Nothing profund tonight. I’m going back to the kitchen.

INSIDIOUS

REPOSTED FROM VOX 8/10:

I quit smoking in 1992 – right after the elections, just like I promised. Of course it was the 6th or 7th time I’d promised but I actually did it. Put the money away in a jar just like they told me to at Smoke Enders and, since my kids had made me quit, gave each of them a year’s worth when they graduated from college. One on the road with the Grateful Dead; the other went to NYC, where we lived when he was little. They deserved it, living with all that smoke for all the years it too me to quit, throwing whole packs of smokes out our apartment window and generally being real pills until I finally kicked the habit.

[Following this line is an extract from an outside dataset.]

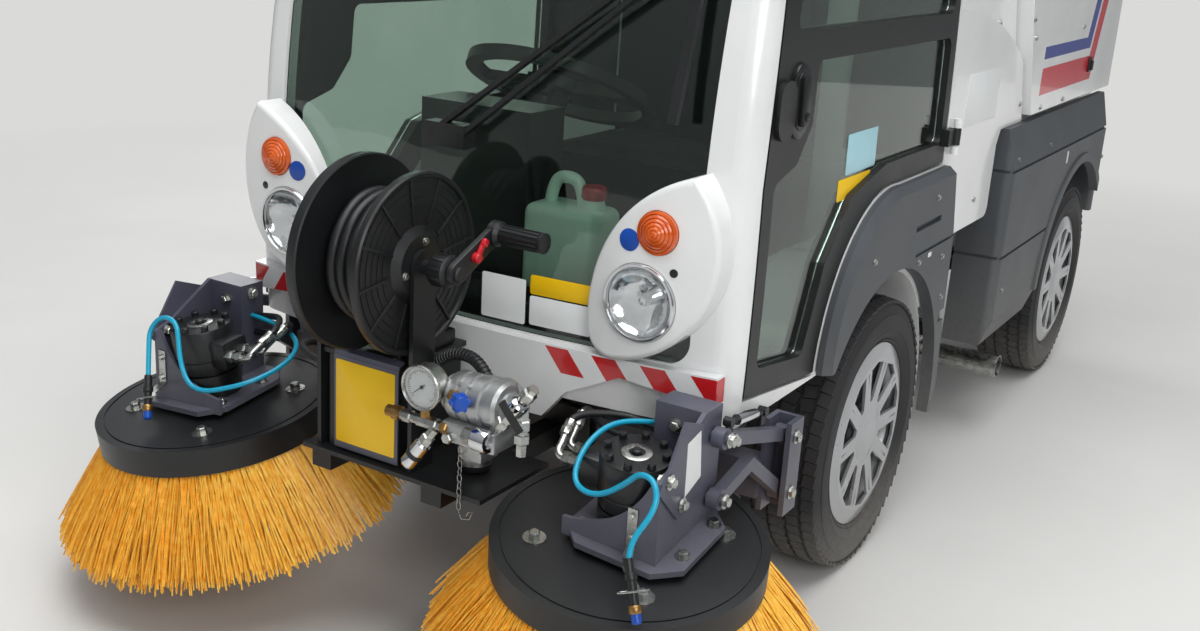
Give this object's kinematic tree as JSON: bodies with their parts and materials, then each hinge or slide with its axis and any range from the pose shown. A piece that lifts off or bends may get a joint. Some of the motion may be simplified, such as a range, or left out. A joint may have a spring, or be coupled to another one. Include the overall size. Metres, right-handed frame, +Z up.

Why am I talking about this 14 years later? Because today I really wanted to smoke a cigarette. Amazing. Of course I won’t and it will pass but it’s a shock to remember the desire after all this time. Probably all the terrorism nonsense. Peter Jennings said he started again after 9/11, I remember. But I’m just generally appalled at the power of this drug. It may not capture me again but it’s a powerhouse.